Toledo from a distance seems like the recreation in city form of one of El Greco's paintings: tall, angular, handsome, and a little bloodless. Chosen as capital by the Visigothic kings, a center of rebellion under Moorish rule, Toledo returned to being the center of Spain as the Christians slowly expelled the Moors in the Reconquest, and remained capital till the move to Madrid in the 16th century. It lies on a hill in the midst of a desert plain, surrounded on three sides by the deep gorge of the Tagus River and on the fourth by the Sagra Plain. It was a city in a location designed against conquest, as the Romans who first subjugated it ruefully recorded. But hundreds of years of living in close proximity will force even the worst of enemies to learn to coexist and this is what one sees in Toledo: mosque beside synagogue beside cathedral, all of their styles intermingling. There are Arabic designs on the doorway of the cathedral's sacristy, and in the synagogue El Transito an inscription can be seen that glorifies the Hebrew God, King Pedro the Cruel, and Samuel Levi all in the same swirl. Roman ruins lie by Visigothic cathedrals with a judicious smattering of Arabic influence and some of the most impressive synagogues in Spain. No other Spanish city can claim the same degree of intercultural splendor.
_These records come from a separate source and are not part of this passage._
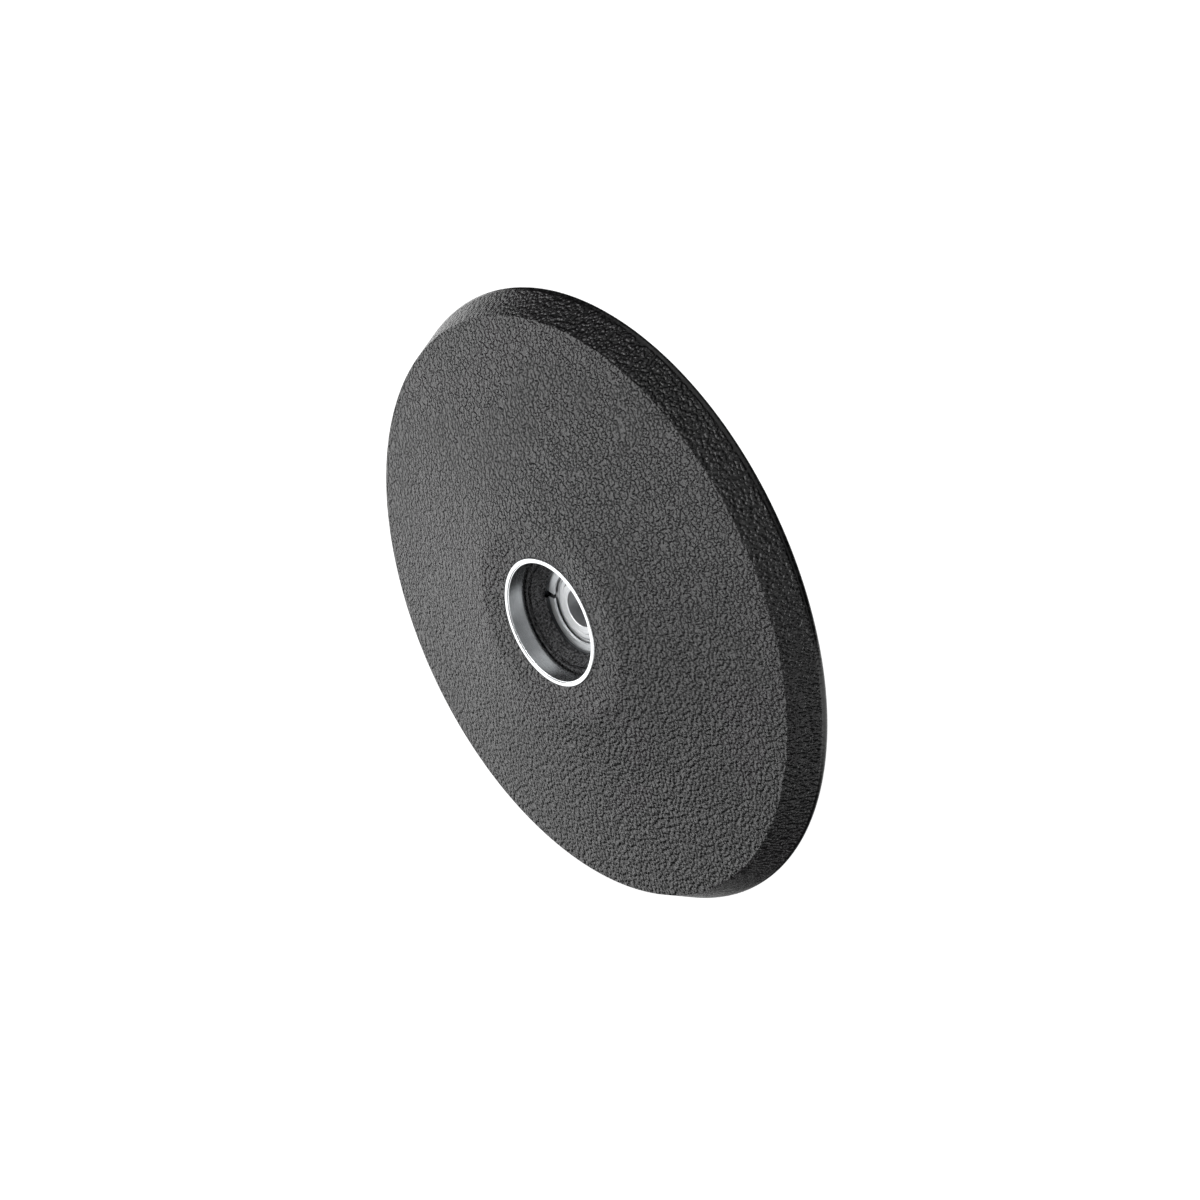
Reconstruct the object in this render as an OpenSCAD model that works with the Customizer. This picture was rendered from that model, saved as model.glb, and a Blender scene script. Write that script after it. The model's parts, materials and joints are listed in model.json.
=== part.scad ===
// Bevelled disc wheel with a recessed, shielded ball bearing in its hub.
//
// The axle lies along Y, the hub mouth faces -Y and the back is flat. The origin is the
// centre of the wheel's box. Each turned piece is drawn as an outline of
// [radius, depth], where depth runs back along +Y from the lip of the mouth ring.

/* [Disc] */
// Diameter over the widest edge of the disc
disc_d = 200; // [192:1:220]
// Thickness from the mouth ring's lip to the back face
disc_t = 28; // [28:0.5:31]
// Diameter of the shoulder, where the front cone meets the bevel
shoulder_d = 190; // [182:1:190]
// Depth of the shoulder behind the lip
shoulder_depth = 15.2; // [13:0.1:16]
// Diameter of the flat land round the hub mouth
land_d = 64.4; // [56:0.2:76]
// Radius of the rounded edge between the bevel and the back
edge_r = 1.6; // [1:0.1:2]
// Diameter of the three mould-pin holes in the back
pin_hole_d = 6; // [4:0.5:8]
// Radius from the axle to the mould-pin holes
pin_hole_at = 42; // [36:1:48]

/* [Hub mouth] */
// Bore of the mouth ring
mouth_d = 38.8; // [38:0.1:39.6]
// Wall thickness of the mouth ring
mouth_wall = 1.75; // [1.2:0.05:2]
// Depth of the mouth ring's smooth bore
mouth_depth = 6.6; // [6:0.1:6.8]
// Height of the lip above the land
lip_proud = 0.3; // [0.1:0.05:0.5]
// Radius on both edges of the lip
lip_r = 0.45; // [0.2:0.05:0.5]
// Width of the barb that anchors the foot of the mouth ring
barb_w = 1.25; // [0.8:0.05:1.5]
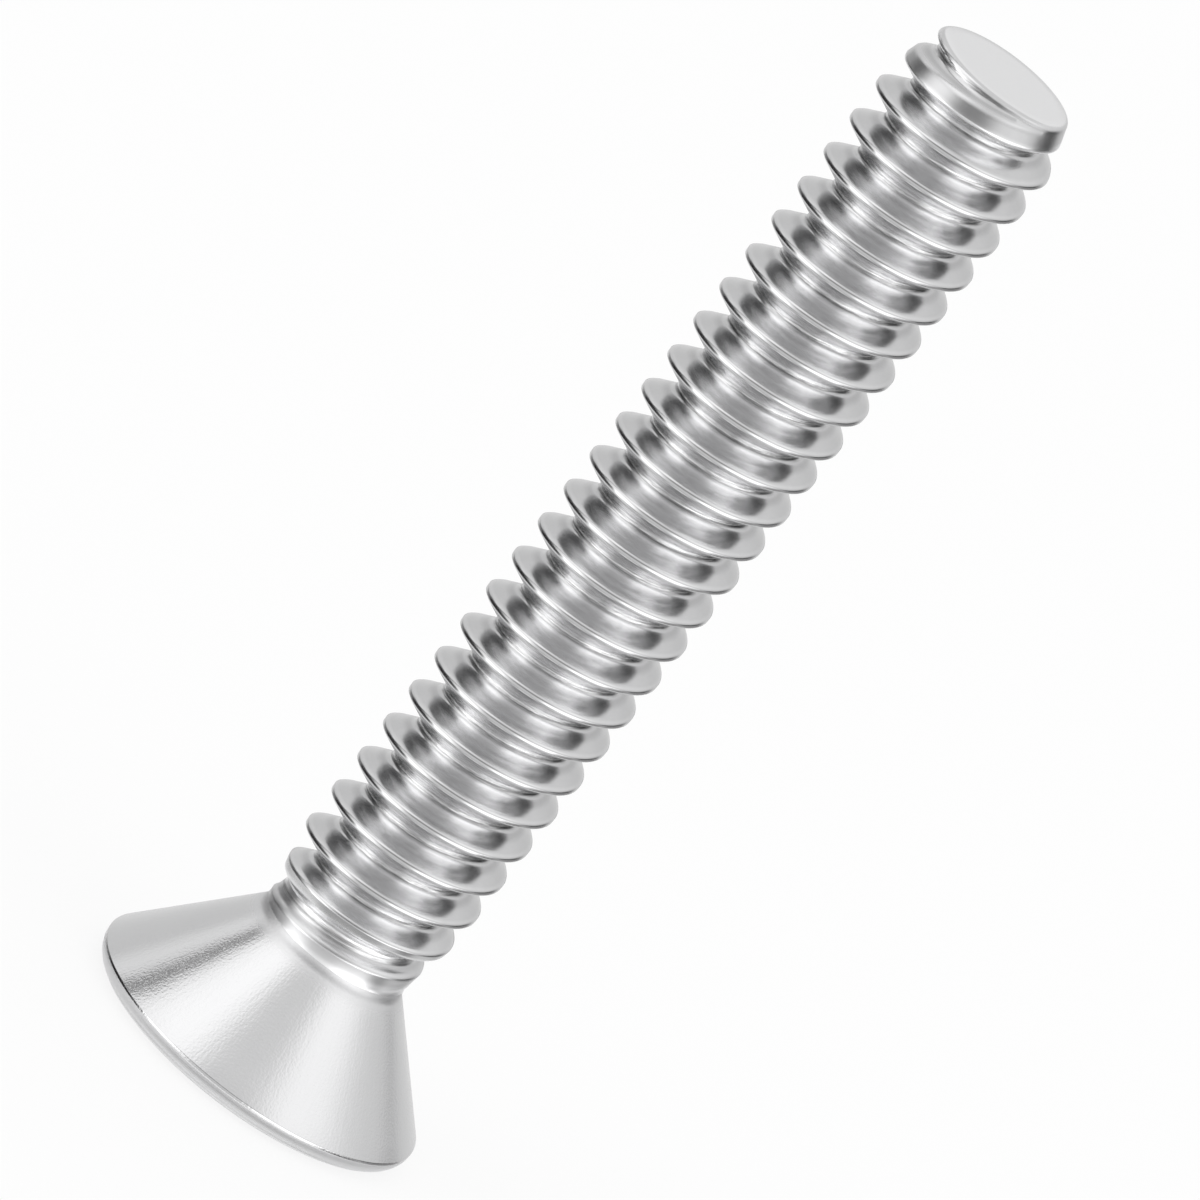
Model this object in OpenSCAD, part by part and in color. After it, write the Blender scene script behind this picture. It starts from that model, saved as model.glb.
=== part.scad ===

Perhaps this is what attracted the city's most famous painter, the Cretan-born, Italian-trained El Greco. Although Greek, even the notoriously partisan Spaniards claim him as one of the great artists of Spain. In his thirties and relatively unknown when he came to Toledo, the inspiration he found here served to create some of the most striking and unforgettable murals ever painted. The entire city seems to be decorated by his hand alone: rare is the museum or church that does not boast at least one El Greco. Most famous is 'The Burial of Count Orgaz', found in the church of Santo Tome.
For the more practical-minded tourist, Toledo is famous for more than the dust of history and artistry and architecture. The swords and damascene of the city were renowned throughout the ancient world, and make pretty and unique gifts for friends back home. Pottery is scarcely less well-known. The gourmet will appreciate Toledan pheasant and the incomparable marzipan.
Manuel CossiŃ once said that if a traveler had only one day in Spain, he should spend it without question in seeing Toledo. Experiencing the melange of monuments of every culture ever native to Spain, and the austere enchantment of its history overlaid with artistry, one does not merely understand but wholeheartedly agrees.